__DATASET SECTION__

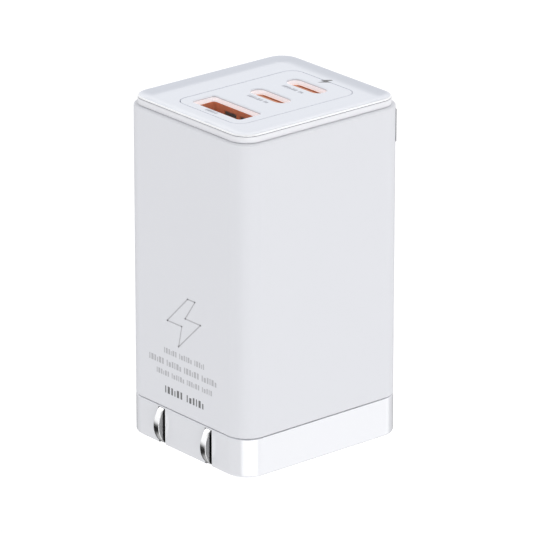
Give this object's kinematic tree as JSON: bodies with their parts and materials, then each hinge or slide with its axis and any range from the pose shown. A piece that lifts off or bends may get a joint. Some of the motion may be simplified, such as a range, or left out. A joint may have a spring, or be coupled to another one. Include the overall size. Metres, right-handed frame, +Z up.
{
  "type": "laptop power adapter",
  "caption": "Upright wall-plug power adapter with rounded corners, a folding flat-blade plug in its glossy base and charging sockets in its top cover.",
  "frame": {"origin": "centre of the flat bottom face of the base", "axes": "+Z up through the sockets, X along the row of prongs, -Y out of the face where the folded prong tips show"},
  "size_m": [0.032, 0.0373, 0.0616],
  "materials": {
    "housing_plastic": "fine satin spark texture",
    "base_plastic": "polished",
    "cover_plastic": "polished",
    "tag_metal": "satin",
    "prong_metal": "bright nickel plate",
    "inner_plastic": "moulded",
    "screw_steel": "zinc plate",
    "spring_steel": "rolled",
    "spring_brass": "rolled",
    "board_laminate": "solder resist",
    "socket_metal": "copper-coloured plate",
    "tongue_plastic": "moulded",
    "contact_gold": "gold flash",
    "ferrite": "sintered",
    "bobbin_plastic": "moulded",
    "winding_tape": "polyester tape over wire",
    "copper_wire": "enamelled",
    "can_sleeve": "shrink sleeve",
    "can_aluminium": "satin",
    "film_capacitor_case": "moulded",
    "disc_capacitor_coat": "dipped",
    "fuse_ceramic": "glazed",
    "chip_resin": "moulded",
    "inductor_case": "pressed powder",
    "heat_sheet": "rolled",
    "film_sheet": "film"
  },
  "bodies": {
    "charger": {"main_housing": "housing_plastic", "base_cap": "base_plastic", "top_cover": "cover_plastic", "port_panel": "cover_plastic", "trim_tag": "tag_metal", "hinge_retainer": "inner_plastic", "retainer_screws": "screw_steel", "detent_spring": "spring_steel", "contact_spring_left": "spring_brass", "contact_spring_right": "spring_brass", "input_board": "board_laminate", "main_board": "board_laminate", "port_board": "board_laminate", "usb_a_shell": "socket_metal", "usb_c1_shell": "socket_metal", "usb_c2_shell": "socket_metal", "usb_a_tongue": "tongue_plastic", "usb_c1_tongue": "tongue_plastic", "usb_c2_tongue": "tongue_plastic", "usb_a_contacts": "contact_gold", "usb_c1_contacts": "contact_gold", "usb_c2_contacts": "contact_gold", "transformer_core_inner": "ferrite", "transformer_core_outer": "ferrite", "choke_core": "ferrite", "transformer_bobbin": "bobbin_plastic", "transformer_winding": "winding_tape", "choke_windings": "copper_wire", "input_capacitors": "can_sleeve", "output_capacitors": "can_aluminium", "x_capacitor": "film_capacitor_case", "y_capacitor": "disc_capacitor_coat", "fuse": "fuse_ceramic", "bridge_rectifier": "chip_resin", "gan_transistor": "chip_resin", "controller_chip": "chip_resin", "rectifier_transistor": "chip_resin", "port_controllers": "chip_resin", "buck_inductors": "inductor_case", "heat_spreader": "heat_sheet", "insulating_film": "film_sheet"},
    "prongs": {"prong_left": "prong_metal", "prong_right": "prong_metal", "prong_carrier": "inner_plastic"}
  },
  "joints": [
    {"name": "prong_fold", "type": "hinge", "parent": "charger", "child": "prongs", "pos_m": [0, 0.0013, 0.0035], "axis": [1, 0, 0], "range_deg": [0, 90]}
  ]
}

__WORK INSTRUCTIONS__
Produce an exact copy of the whole listing.

__RESPONSE BELOW__
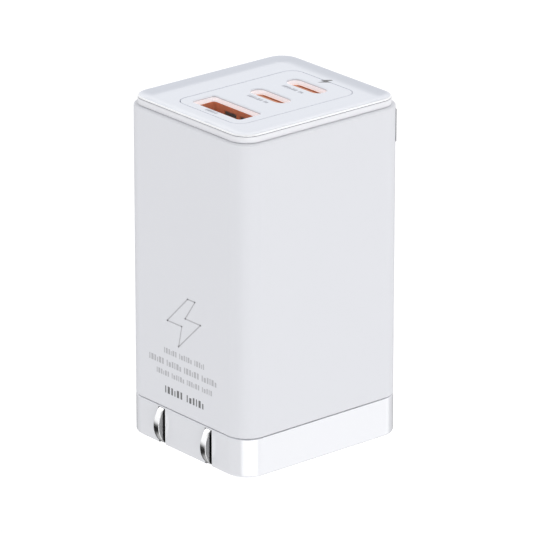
Give this object's kinematic tree as JSON: bodies with their parts and materials, then each hinge or slide with its axis and any range from the pose shown. A piece that lifts off or bends may get a joint. Some of the motion may be simplified, such as a range, or left out. A joint may have a spring, or be coupled to another one. Include the overall size. Metres, right-handed frame, +Z up.
{
  "type": "laptop power adapter",
  "caption": "Upright wall-plug power adapter with rounded corners, a folding flat-blade plug in its glossy base and charging sockets in its top cover.",
  "frame": {"origin": "centre of the flat bottom face of the base", "axes": "+Z up through the sockets, X along the row of prongs, -Y out of the face where the folded prong tips show"},
  "size_m": [0.032, 0.0373, 0.0616],
  "materials": {
    "housing_plastic": "fine satin spark texture",
    "base_plastic": "polished",
    "cover_plastic": "polished",
    "tag_metal": "satin",
    "prong_metal": "bright nickel plate",
    "inner_plastic": "moulded",
    "screw_steel": "zinc plate",
    "spring_steel": "rolled",
    "spring_brass": "rolled",
    "board_laminate": "solder resist",
    "socket_metal": "copper-coloured plate",
    "tongue_plastic": "moulded",
    "contact_gold": "gold flash",
    "ferrite": "sintered",
    "bobbin_plastic": "moulded",
    "winding_tape": "polyester tape over wire",
    "copper_wire": "enamelled",
    "can_sleeve": "shrink sleeve",
    "can_aluminium": "satin",
    "film_capacitor_case": "moulded",
    "disc_capacitor_coat": "dipped",
    "fuse_ceramic": "glazed",
    "chip_resin": "moulded",
    "inductor_case": "pressed powder",
    "heat_sheet": "rolled",
    "film_sheet": "film"
  },
  "bodies": {
    "charger": {"main_housing": "housing_plastic", "base_cap": "base_plastic", "top_cover": "cover_plastic", "port_panel": "cover_plastic", "trim_tag": "tag_metal", "hinge_retainer": "inner_plastic", "retainer_screws": "screw_steel", "detent_spring": "spring_steel", "contact_spring_left": "spring_brass", "contact_spring_right": "spring_brass", "input_board": "board_laminate", "main_board": "board_laminate", "port_board": "board_laminate", "usb_a_shell": "socket_metal", "usb_c1_shell": "socket_metal", "usb_c2_shell": "socket_metal", "usb_a_tongue": "tongue_plastic", "usb_c1_tongue": "tongue_plastic", "usb_c2_tongue": "tongue_plastic", "usb_a_contacts": "contact_gold", "usb_c1_contacts": "contact_gold", "usb_c2_contacts": "contact_gold", "transformer_core_inner": "ferrite", "transformer_core_outer": "ferrite", "choke_core": "ferrite", "transformer_bobbin": "bobbin_plastic", "transformer_winding": "winding_tape", "choke_windings": "copper_wire", "input_capacitors": "can_sleeve", "output_capacitors": "can_aluminium", "x_capacitor": "film_capacitor_case", "y_capacitor": "disc_capacitor_coat", "fuse": "fuse_ceramic", "bridge_rectifier": "chip_resin", "gan_transistor": "chip_resin", "controller_chip": "chip_resin", "rectifier_transistor": "chip_resin", "port_controllers": "chip_resin", "buck_inductors": "inductor_case", "heat_spreader": "heat_sheet", "insulating_film": "film_sheet"},
    "prongs": {"prong_left": "prong_metal", "prong_right": "prong_metal", "prong_carrier": "inner_plastic"}
  },
  "joints": [
    {"name": "prong_fold", "type": "hinge", "parent": "charger", "child": "prongs", "pos_m": [0, 0.0013, 0.0035], "axis": [1, 0, 0], "range_deg": [0, 90]}
  ]
}